### YOUR GOAL
Look through the records below, count the lines with the word "parts", and reply with only the number.

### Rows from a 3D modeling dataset
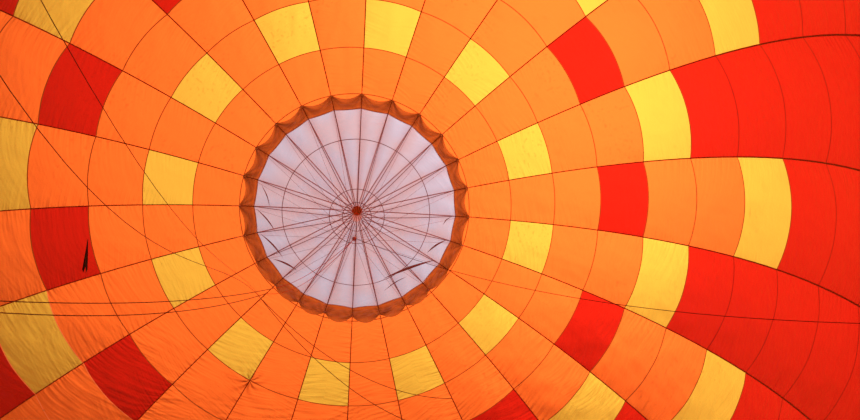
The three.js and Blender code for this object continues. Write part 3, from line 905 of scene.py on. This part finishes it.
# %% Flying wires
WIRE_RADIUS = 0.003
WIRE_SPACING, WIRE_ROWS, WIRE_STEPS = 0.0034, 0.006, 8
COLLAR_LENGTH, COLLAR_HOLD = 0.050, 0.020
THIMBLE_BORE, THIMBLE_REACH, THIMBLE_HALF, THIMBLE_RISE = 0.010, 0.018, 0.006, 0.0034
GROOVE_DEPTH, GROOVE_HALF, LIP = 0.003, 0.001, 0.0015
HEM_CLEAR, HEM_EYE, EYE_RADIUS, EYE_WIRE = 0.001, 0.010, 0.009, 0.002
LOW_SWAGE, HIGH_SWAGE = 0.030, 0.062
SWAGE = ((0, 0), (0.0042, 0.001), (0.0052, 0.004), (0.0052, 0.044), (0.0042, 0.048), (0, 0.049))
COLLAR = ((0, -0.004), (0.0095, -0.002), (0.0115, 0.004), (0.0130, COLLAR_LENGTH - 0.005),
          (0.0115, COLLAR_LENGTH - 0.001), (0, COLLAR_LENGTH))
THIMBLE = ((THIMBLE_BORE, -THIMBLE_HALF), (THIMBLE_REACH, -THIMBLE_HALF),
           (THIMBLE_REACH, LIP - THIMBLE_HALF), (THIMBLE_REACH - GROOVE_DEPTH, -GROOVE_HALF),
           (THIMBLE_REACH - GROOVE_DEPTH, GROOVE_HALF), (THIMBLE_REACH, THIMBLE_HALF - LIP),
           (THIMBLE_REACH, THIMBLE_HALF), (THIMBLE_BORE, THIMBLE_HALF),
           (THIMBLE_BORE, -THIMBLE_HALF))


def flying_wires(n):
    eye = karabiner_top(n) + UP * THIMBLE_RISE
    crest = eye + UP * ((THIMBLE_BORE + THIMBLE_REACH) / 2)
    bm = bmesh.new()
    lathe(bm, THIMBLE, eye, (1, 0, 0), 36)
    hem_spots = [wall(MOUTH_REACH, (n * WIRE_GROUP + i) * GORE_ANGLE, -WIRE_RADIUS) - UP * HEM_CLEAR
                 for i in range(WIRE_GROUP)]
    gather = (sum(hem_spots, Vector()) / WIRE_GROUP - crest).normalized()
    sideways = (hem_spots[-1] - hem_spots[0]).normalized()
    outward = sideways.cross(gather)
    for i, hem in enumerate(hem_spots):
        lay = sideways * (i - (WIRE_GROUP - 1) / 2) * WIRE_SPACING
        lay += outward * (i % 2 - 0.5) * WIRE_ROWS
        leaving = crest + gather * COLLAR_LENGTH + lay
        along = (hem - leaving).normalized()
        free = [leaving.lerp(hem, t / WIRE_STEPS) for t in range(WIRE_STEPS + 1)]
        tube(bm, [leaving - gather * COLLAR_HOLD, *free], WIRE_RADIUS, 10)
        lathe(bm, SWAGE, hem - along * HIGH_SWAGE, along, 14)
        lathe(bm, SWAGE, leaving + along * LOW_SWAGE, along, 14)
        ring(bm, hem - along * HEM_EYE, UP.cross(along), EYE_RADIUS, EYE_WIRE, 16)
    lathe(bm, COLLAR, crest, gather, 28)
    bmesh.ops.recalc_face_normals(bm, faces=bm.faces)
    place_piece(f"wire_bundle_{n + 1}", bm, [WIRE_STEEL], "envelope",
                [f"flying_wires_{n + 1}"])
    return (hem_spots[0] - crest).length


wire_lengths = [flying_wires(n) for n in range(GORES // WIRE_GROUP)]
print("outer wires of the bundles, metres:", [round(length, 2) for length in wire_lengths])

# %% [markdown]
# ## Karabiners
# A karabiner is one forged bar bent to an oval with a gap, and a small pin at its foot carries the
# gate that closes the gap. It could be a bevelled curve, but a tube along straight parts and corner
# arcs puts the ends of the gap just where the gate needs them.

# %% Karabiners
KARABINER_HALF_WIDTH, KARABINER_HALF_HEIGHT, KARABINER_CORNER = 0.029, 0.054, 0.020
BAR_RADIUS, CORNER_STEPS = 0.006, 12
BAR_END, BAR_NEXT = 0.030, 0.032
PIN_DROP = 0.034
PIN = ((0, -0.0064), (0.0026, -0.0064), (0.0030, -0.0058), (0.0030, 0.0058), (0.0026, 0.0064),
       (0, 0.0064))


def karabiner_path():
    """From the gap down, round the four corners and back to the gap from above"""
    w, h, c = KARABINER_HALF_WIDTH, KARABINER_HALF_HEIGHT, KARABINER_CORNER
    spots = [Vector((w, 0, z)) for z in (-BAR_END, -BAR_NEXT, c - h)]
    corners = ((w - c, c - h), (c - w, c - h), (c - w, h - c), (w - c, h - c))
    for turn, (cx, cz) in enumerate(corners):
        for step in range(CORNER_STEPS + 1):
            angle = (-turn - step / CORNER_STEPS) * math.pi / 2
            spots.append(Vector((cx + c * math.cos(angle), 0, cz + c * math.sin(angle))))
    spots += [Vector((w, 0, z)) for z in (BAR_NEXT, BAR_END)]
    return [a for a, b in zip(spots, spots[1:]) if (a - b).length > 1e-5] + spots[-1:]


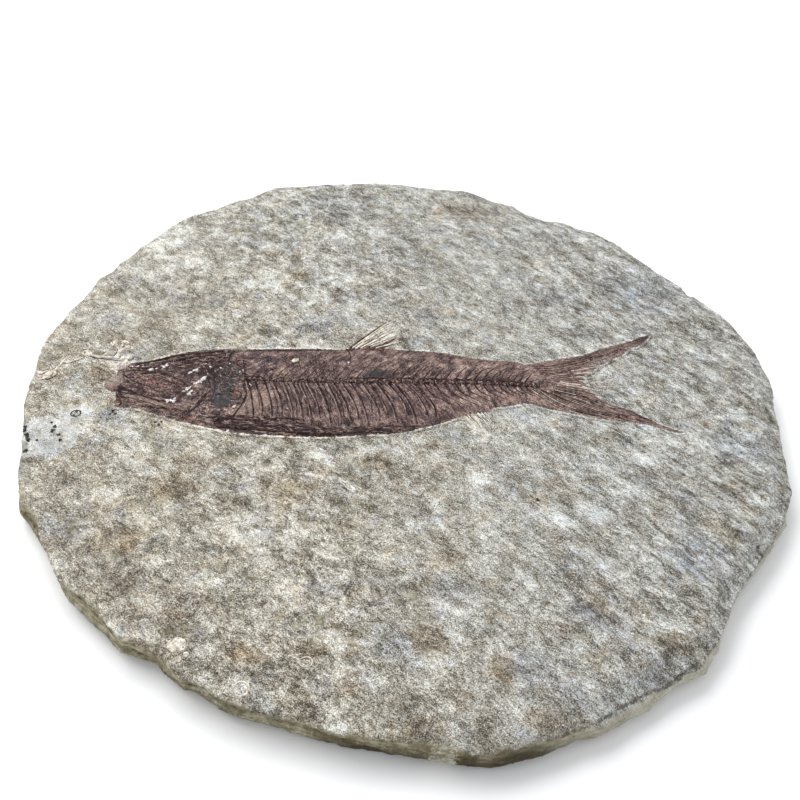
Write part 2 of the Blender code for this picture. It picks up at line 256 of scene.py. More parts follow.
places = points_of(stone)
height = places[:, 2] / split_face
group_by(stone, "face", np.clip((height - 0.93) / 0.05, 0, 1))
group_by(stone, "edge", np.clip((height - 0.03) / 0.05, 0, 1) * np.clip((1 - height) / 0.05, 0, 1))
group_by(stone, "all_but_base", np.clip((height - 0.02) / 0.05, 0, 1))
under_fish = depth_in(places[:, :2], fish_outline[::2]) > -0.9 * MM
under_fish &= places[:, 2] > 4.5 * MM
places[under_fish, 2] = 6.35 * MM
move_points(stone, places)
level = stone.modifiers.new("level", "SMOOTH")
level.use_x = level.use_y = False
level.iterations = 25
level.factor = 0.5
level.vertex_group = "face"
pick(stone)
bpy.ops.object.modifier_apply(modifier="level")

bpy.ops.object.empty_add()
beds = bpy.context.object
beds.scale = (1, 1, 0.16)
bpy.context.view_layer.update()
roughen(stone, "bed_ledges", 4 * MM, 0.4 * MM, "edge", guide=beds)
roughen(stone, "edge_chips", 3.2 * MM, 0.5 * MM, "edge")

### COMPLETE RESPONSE
2